Mobile Access. A number of proposed specifications are in the works to facilitate the display of Web content on mobile and wireless devices, such as cellular phones and personal digital assistants (PDAs). These include the Wireless Application Protocol (WAP) and various "navigation" markup languages that propose additional HTML tags or attributes to facilitate browsing through mobile communication devices. To find out more about the W3C's initiative for facilitating mobile access on the Web, see www.w3.org/Mobile/.
Voice Browsers. The W3C is currently working on proposals for standardizing interaction with Web sites through spoken commands. To find out more about the W3C's Voice Browser activity, see www.w3.org/Voice/.
Platform for Internet Content Selection (PICS). Allows metadata labels to be associated with Internet content to help parents and teachers filter what children can access on the Web based on a site's PICS rating (or lack of a rating). To find more information on PICS, see www.w3.org/PICS/.
Web Accessibility Initiative (WAI). Includes the W3C's Web Content Accessibility Guidelines, which companies and organizations can subscribe to and require in the creation of Web pages and sites to ensure universal accessibility. Compliance with the Americans with Disabilities Act, which guarantees accessibility to anyone regardless of disability, is required for Web sites created for federal, state, and local governmental departments and agencies, as well as for any non-profit or for-profit organizations that are recipients of federal funding. To find out more about the Web Accessibility Initiative, see www.w3.org/WAI/.

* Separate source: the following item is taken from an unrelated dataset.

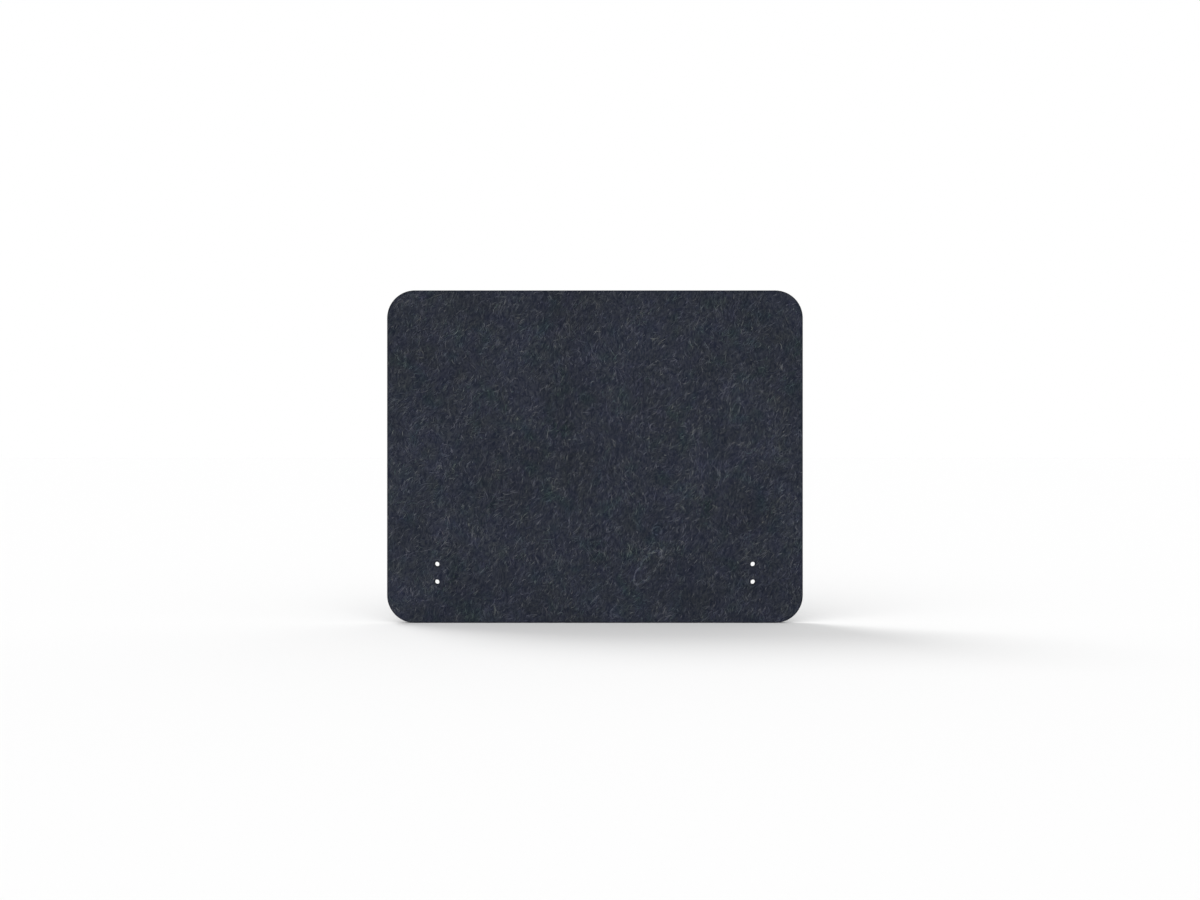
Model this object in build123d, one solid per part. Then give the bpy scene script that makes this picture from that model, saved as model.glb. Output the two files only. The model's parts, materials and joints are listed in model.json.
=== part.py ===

The Semantic Web. An initiative, inclusive of Web Ontology Language and Resource Description Framework (RDF), to enable the weaving of semantic meaning into the interrelations between resources, objects, and services on the Web. To find more about the Semantic Web, OWL, and RDF, including a link to an article published in Scientific American on the topic, see www.w3.org/2001/sw/.